Glitched Hot-Seat Multiplayer/Nation selection[]

Glitched nation selection allowing for hot seat with all 4 nations (buggy).

Glitched nation selection allowing for hot seat with all 4 nations (buggy).

By selecting the area where a 5th button would be, a glitched nation can be selected (shown in the screenshot is the German version). This causes several graphical glitches in the menus, as well as later in the game, but allows the human control of all 4 nations right out of the box. There are reports that saving/loading breaks this glitch though.[2] You can also press the mouse down on one of the nation buttons and drag it around the screen. The selection will snap onto the glitch nation when you enter its square at the bottom.

This glitch only works on version 2.26 or below and does not work on 3.0.

A mostly glitch-free alternative is to use savegame editing, which is possible with certain tools.[3]

Arawak "levelling up"[]

The Arawak tribe may experience memory corruption, so that their villages upgrade to Aztec or Inca villages, complete with respective riches. This can happen early on, or late in the game too. The cause is unknown, but it is most likely not intended.

Small glitches/bugs[]

Wtf amsterdad

Memory corruption (most likely) caused the colony to slightly change its name. The character at the end should be an "m", not a "d".

At some point in the game, you may be able to observe the move of an AI Colonist in an area where you have no vision at all. This is commonly a Criminal. This glitch may indicate something starting to go wrong in the game's internal memory.

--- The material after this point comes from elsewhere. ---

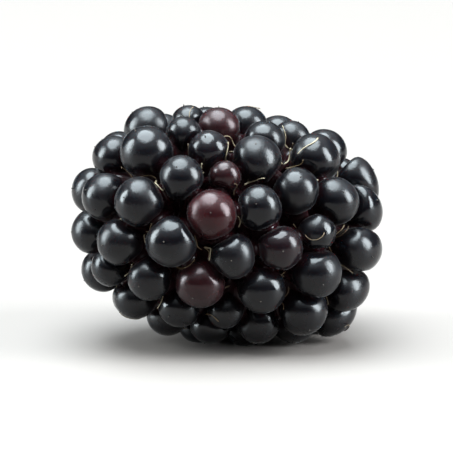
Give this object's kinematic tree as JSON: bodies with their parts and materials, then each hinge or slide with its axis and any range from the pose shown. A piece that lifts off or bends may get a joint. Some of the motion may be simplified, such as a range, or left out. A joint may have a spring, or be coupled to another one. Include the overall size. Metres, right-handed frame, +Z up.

Indian villages sometimes give nothing to your Scouts, even though nobody else could have possibly visited them in the meantime. This may be an intended feature for higher difficulties though.

1tile river

A river only consisting of a single tile. The river most likely flows out at the top, but since mountains cannot normally have rivers (the bit to denote a major instead of a minor river is the same as the one to denote a mountain instead of a hill), the map generator deleted it.

Like in many other Civ1/2-style games, Pioneers can "pre-charge" their building, causing them to finish building roads/cutting forests/plowing instantly. To do this, you must start any operation on an "expensive" tile, after a few turns abort it, and move the Pioneer (without selecting the job menu in a colony with him) to the target tile and start the desired operation there. It should instantly be done. A variation of this is to use 2 Pioneers to plow the same forest tile. While they will not make the cutting down of the forest any faster, the second Pioneer will charge its plowing, causing the tile to instantly receive plowing once the forest has been cut down and the Pioneer unit "acts". (So if the second Pioneer unit causes the forest to be cut down instead, while the first one has already been evaluated by the game, you need to wait for another turn.)

AIs can spam massive armies around each others' colonies and inside their own, but never engage in combat, causing them to pile up until the game runs out of unit slots. This can especially happen on Viceroy difficulty.

Rum producing buildings can employ an unlimited number of workers.